Esses valores foram calculados com base nos dados do Fundo Nacional de Segurança e Educação de Trânsito (Funset) e do Registro Nacional de Infrações de Trânsito (Renainf), ambos sob responsabilidade do Departamento Nacional de Trânsito (Denatran). A chamada "indústria da multa" voltou a ficar em evidência na última semana, quando Bolsonaro enviou ao Congresso uma proposta para flexibilizar trechos do Código de Trânsito Brasileiro sem estimativa do possível impacto fiscal das medidas.
O projeto, por exemplo, amplia o limite de pontos na carteira e altera as regras no uso da cadeirinha e do farol baixo em rodovias. Alcançará órgãos federais, dos Estados, do Distrito Federal e de municípios. No entanto, especialistas em Orçamento, o Palácio do Planalto e ministérios envolvidos disseram não saber quantificar o efeito fiscal do projeto.
A carência de informações na área já é alvo do Congresso Nacional, inclusive porque historicamente os recursos do Funset são contingenciados e deixam de ser aplicados segundo determina o Código de Trânsito Brasileiro: na segurança e na educação de trânsito.
Deputados e senadores tentam aprovar um projeto de lei para obrigar governo federal, Estados, o Distrito Federal e municípios a divulgar em detalhe as receitas, as formas de autuação e a destinação desses recursos. Com tramitação mais avançada do que o projeto de lei complementar enviado ao Congresso recentemente pelo Executivo, o Projeto de Lei 9.769 de 2018 já foi aprovado pelo Senado e pela Comissão de Viação e Transportes da Câmara. Seguiu para Comissão de Constituição e Justiça (CCJ), onde deve tramitar em caráter conclusivo.

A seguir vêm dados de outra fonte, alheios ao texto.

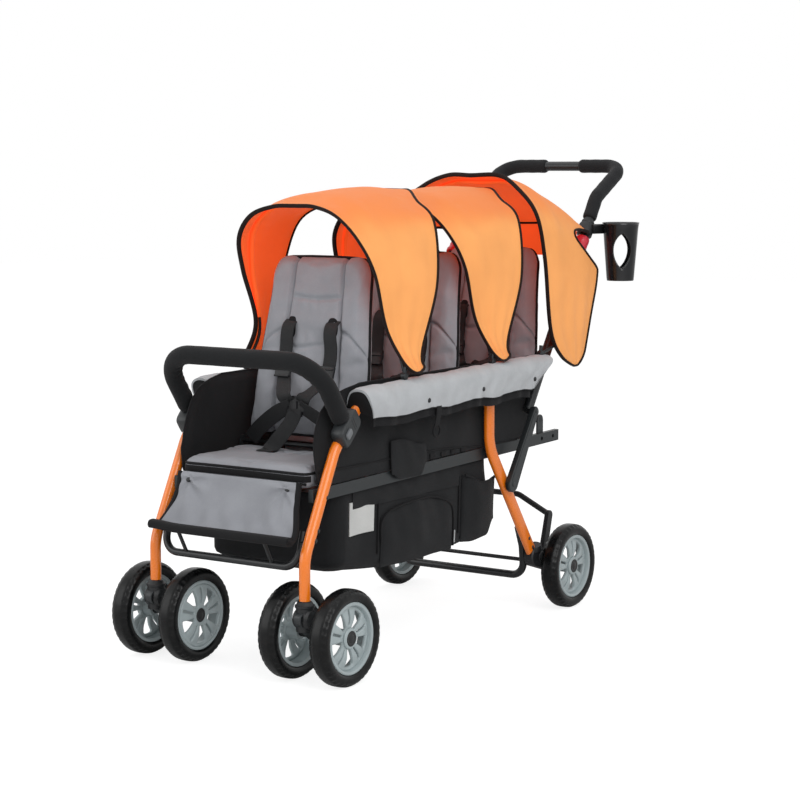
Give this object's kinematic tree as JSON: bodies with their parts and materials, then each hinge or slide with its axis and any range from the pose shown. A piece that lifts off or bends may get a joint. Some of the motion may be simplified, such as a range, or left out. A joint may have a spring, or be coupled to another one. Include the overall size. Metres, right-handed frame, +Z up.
{
  "type": "multi seat daycare stroller",
  "caption": "Long folding stroller with seats in line, arched sunshades, a bumper bar, an under-seat basket, swivel front casters and a foot brake.",
  "frame": {"origin": "on the ground, at the middle of the length and width", "axes": "+Z up, the seats face -Y, +X is the stroller's left side, which is the near side in the picture"},
  "size_m": [0.573, 1.4324, 1.0656],
  "materials": {
    "orange_paint": "gloss",
    "black_steel": "satin",
    "black_plastic": "matte",
    "foam": "matte foam and cloth",
    "grey_fabric": "woven",
    "black_fabric": "woven",
    "canopy_fabric": "woven, light sheen",
    "tyre_black": "semi gloss",
    "rim_grey": "moulded",
    "latch_red": "moulded",
    "wire": "plain"
  },
  "bodies": {
    "chassis": {"seat_frame": "black_steel", "seat_cushion_1": "grey_fabric", "seat_cushion_2": "grey_fabric", "seat_cushion_3": "grey_fabric", "basket": "black_fabric", "calf_panel": "grey_fabric", "harness_1": "black_fabric", "harness_2": "black_fabric", "harness_3": "black_fabric"},
    "front_legs": {"front_leg_left": "orange_paint", "front_leg_right": "orange_paint", "footrest_bar": "black_steel", "bumper_socket_left": "black_plastic", "bumper_socket_right": "black_plastic"},
    "caster_left": {"caster_fork_left": "black_plastic"},
    "caster_right": {"caster_fork_right": "black_plastic"},
    "rear_legs": {"rear_leg_left": "orange_paint", "rear_leg_right": "orange_paint", "rear_axle": "black_plastic", "curb_bar": "black_steel"},
    "rear_wheel_left": {"rear_tyre_left": "tyre_black", "rear_rim_left": "rim_grey"},
    "rear_wheel_right": {"rear_tyre_right": "tyre_black", "rear_rim_right": "rim_grey"},
    "brake": {"brake_pedal": "black_plastic"},
    "arm_rails": {"arm_rail_left": "black_steel", "arm_rail_right": "black_steel", "side_panel_left": "black_fabric", "side_panel_right": "black_fabric"},
    "fold_links": {"fold_link_left": "black_plastic", "fold_link_right": "black_plastic"},
    "handle": {"handle_tube": "black_steel", "handle_grip_left": "foam", "handle_grip_right": "foam", "cup_holder": "black_plastic"},
    "latch_left": {"fold_latch_left": "latch_red"},
    "latch_right": {"fold_latch_right": "latch_red"},
    "bumper": {"bumper_bar": "foam"},
    "bumper_button_left": {"bumper_button_left": "black_plastic"},
    "bumper_button_right": {"bumper_button_right": "black_plastic"},
    "caster_wheel_left_outer": {"caster_tyre_left_outer": "tyre_black", "caster_rim_left_outer": "rim_grey"},
    "caster_wheel_left_inner": {"caster_tyre_left_inner": "tyre_black", "caster_rim_left_inner": "rim_grey"},
    "caster_wheel_right_outer": {"caster_tyre_right_outer": "tyre_black", "caster_rim_right_outer": "rim_grey"},
    "caster_wheel_right_inner": {"caster_tyre_right_inner": "tyre_black", "caster_rim_right_inner": "rim_grey"},
    "back_1": {"seat_back_1": "grey_fabric", "recline_frame_1": "black_steel"},
    "sunshade_1": {"canopy_1": "canopy_fabric", "canopy_bow_1": "wire"},
    "back_2": {"seat_back_2": "grey_fabric", "recline_frame_2": "black_steel"},
    "sunshade_2": {"canopy_2": "canopy_fabric", "canopy_bow_2": "wire"},
    "back_3": {"seat_back_3": "grey_fabric", "recline_frame_3": "black_steel"},
    "sunshade_3": {"canopy_3": "canopy_fabric", "canopy_bow_3": "wire"}
  },
  "joints": [
    {"name": "frame_fold", "type": "hinge", "parent": "chassis", "child": "front_legs", "pos_m": [0, -0.602, 0.38137], "axis": [-1, 0, 0], "range_deg": [0, 40], "deforming": ["side_panel_left", "side_panel_right", "calf_panel"]},
    {"name": "rear_leg_fold", "type": "hinge", "parent": "chassis", "child": "rear_legs", "pos_m": [0, 0.039, 0.39698], "axis": [1, 0, 0], "range_deg": [0, 36]},
    {"name": "link_fold", "type": "hinge", "parent": "rear_legs", "child": "fold_links", "pos_m": [0, 0.099, 0.32], "axis": [1, 0, 0], "range_deg": [-86, 0]},
    {"name": "handle_fold", "type": "hinge", "parent": "fold_links", "child": "handle", "pos_m": [0, 0.199, 0.48], "axis": [1, 0, 0], "range_deg": [0, 50]},
    {"name": "arm_fold", "type": "hinge", "parent": "front_legs", "child": "arm_rails", "pos_m": [0, -0.4685, 0.5665], "axis": [1, 0, 0], "range_deg": [0, 40]},
    {"name": "caster_swivel_left", "type": "hinge", "parent": "front_legs", "child": "caster_left", "pos_m": [0.198, -0.665, 0.176], "axis": [0, 0, 1], "continuous": true},
    {"name": "caster_spin_left_outer", "type": "hinge", "parent": "caster_left", "child": "caster_wheel_left_outer", "pos_m": [0.263, -0.617, 0.1], "axis": [1, 0, 0], "continuous": true},
    {"name": "caster_spin_left_inner", "type": "hinge", "parent": "caster_left", "child": "caster_wheel_left_inner", "pos_m": [0.133, -0.617, 0.1], "axis": [1, 0, 0], "continuous": true},
    {"name": "rear_spin_left", "type": "hinge", "parent": "rear_legs", "child": "rear_wheel_left", "pos_m": [0.246, 0.313, 0.1], "axis": [1, 0, 0], "continuous": true},
    {"name": "latch_slide_left", "type": "slide", "parent": "handle", "child": "latch_left", "axis": [0.0424, -0.5942, -0.8032], "range_m": [0, 0.012], "stiffness_N_per_m": 300, "springref_m": -0.004},
    {"name": "bumper_release_left", "type": "slide", "parent": "front_legs", "child": "bumper_button_left", "axis": [-1, 0, 0], "range_m": [0, 0.003], "stiffness_N_per_m": 400, "springref_m": -0.001},
    {"name": "caster_swivel_right", "type": "hinge", "parent": "front_legs", "child": "caster_right", "pos_m": [-0.198, -0.665, 0.176], "axis": [0, 0, 1], "continuous": true},
    {"name": "caster_spin_right_outer", "type": "hinge", "parent": "caster_right", "child": "caster_wheel_right_outer", "pos_m": [-0.263, -0.617, 0.1], "axis": [1, 0, 0], "continuous": true},
    {"name": "caster_spin_right_inner", "type": "hinge", "parent": "caster_right", "child": "caster_wheel_right_inner", "pos_m": [-0.133, -0.617, 0.1], "axis": [1, 0, 0], "continuous": true},
    {"name": "rear_spin_right", "type": "hinge", "parent": "rear_legs", "child": "rear_wheel_right", "pos_m": [-0.246, 0.313, 0.1], "axis": [1, 0, 0], "continuous": true},
    {"name": "latch_slide_right", "type": "slide", "parent": "handle", "child": "latch_right", "axis": [-0.0424, -0.5942, -0.8032], "range_m": [0, 0.012], "stiffness_N_per_m": 300, "springref_m": -0.004},
    {"name": "bumper_release_right", "type": "slide", "parent": "front_legs", "child": "bumper_button_right", "axis": [1, 0, 0], "range_m": [0, 0.003], "stiffness_N_per_m": 400, "springref_m": -0.001},
    {"name": "brake_press", "type": "hinge", "parent": "rear_legs", "child": "brake", "pos_m": [0, 0.313, 0.1], "axis": [-1, 0, 0], "range_deg": [0, 18]},
    {"name": "bumper_lift", "type": "slide", "parent": "front_legs", "child": "bumper", "axis": [0, -0.5586, 0.8294], "range_m": [0, 0.03]},
    {"name": "recline_1", "type": "hinge", "parent": "chassis", "child": "back_1", "pos_m": [0, -0.395, 0.447], "axis": [1, 0, 0], "range_deg": [-30, 0], "deforming": ["harness_1"]},
    {"name": "sunshade_tilt_1", "type": "hinge", "parent": "arm_rails", "child": "sunshade_1", "pos_m": [0, -0.333, 0.60576], "axis": [1, 0, 0], "range_deg": [0, 15], "deforming": ["canopy_1", "canopy_bow_1"]},
    {"name": "recline_2", "type": "hinge", "parent": "chassis", "child": "back_2", "pos_m": [0, -0.05, 0.447], "axis": [1, 0, 0], "range_deg": [-30, 0], "deforming": ["harness_2"]},
    {"name": "sunshade_tilt_2", "type": "hinge", "parent": "arm_rails", "child": "sunshade_2", "pos_m": [0, 0.017, 0.61002], "axis": [1, 0, 0], "range_deg": [0, 15], "deforming": ["canopy_2", "canopy_bow_2"]},
    {"name": "recline_3", "type": "hinge", "parent": "chassis", "child": "back_3", "pos_m": [0, 0.295, 0.447], "axis": [1, 0, 0], "range_deg": [-30, 0], "deforming": ["harness_3"]},
    {"name": "sunshade_tilt_3", "type": "hinge", "parent": "arm_rails", "child": "sunshade_3", "pos_m": [0, 0.229, 0.61261], "axis": [1, 0, 0], "range_deg": [0, 8], "deforming": ["canopy_3", "canopy_bow_3"]}
  ],
  "couplings": [
    {"joint": "rear_leg_fold", "follows": "frame_fold", "ratio": 0.9},
    {"joint": "link_fold", "follows": "frame_fold", "ratio": -2.15},
    {"joint": "handle_fold", "follows": "frame_fold", "ratio": 1.25},
    {"joint": "arm_fold", "follows": "frame_fold", "ratio": 1}
  ]
}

Se aprovado, precisará retornar ao Senado. O projeto vai além do que já estabelece a atual legislação. De acordo com o texto atualmente em discussão no parlamento, o órgão responsável precisará publicar na internet - em tempo real ou a cada ano, dependendo da modernidade de seus sistema de informática - dados sobre a receita e sua destinação.
Ele precisará também discriminar os valores das multas aplicadas por agentes e equipamentos eletrônicos. Se a lei for desrespeitada, o servidor poderá ser punido no mínimo com suspensão, de acordo com as regras definidas pela Lei de Acesso à Informação.
"Esse é um tema muito constante. Pedimos transparência em tudo, mas não falamos o que a gente quer ver", afirmou ao Valor o deputado Alexandre Leite (DEM-SP), relator da proposta na Comissão de Viação e Transportes da Câmara e possível relator na CCJ, lembrando que essa arrecadação tem um peso ainda mais relevante nos orçamentos de Estados e municípios.
"Isso coaduna com a visão do governo de combater a indústria de multas. Acho que não haverá resistências. Esse é um projeto que trata de transparência." Para o deputado, o projeto ganha importância devido à tendência de a arrecadação com multas de trânsito crescer cada vez mais. "Esse dado só tende a aumentar por causa do crescimento da frota de carros e também do número de pardais e radares", disse.
"Acaba se tornando uma receita. Todo governante, durante a campanha, diz ser contra a indústria da multa. Mas depois, quando começa a governar, vê os números de arrecadação e desiste." Segundo o Ministério da Infraestrutura, as três principais infrações de trânsito cometidas no Brasil são transitar em velocidade superior à máxima permitida em até 20%, transitar em velocidade superior à máxima permitida entre 20% e 50% e transitar em velocidade superior à máxima permitida acima de 50%. Em 2014, elas geraram arrecadação de R$ 6,8 bilhões. Nos dois anos seguintes, R$ 7,5 bilhões e R$ 8,8 bilhões, respectivamente. Sob condição de anonimato, um técnico do Executivo ponderou: "Não existe indústria da multa. O que existe, nas estradas brasileiras, é a indústria da morte".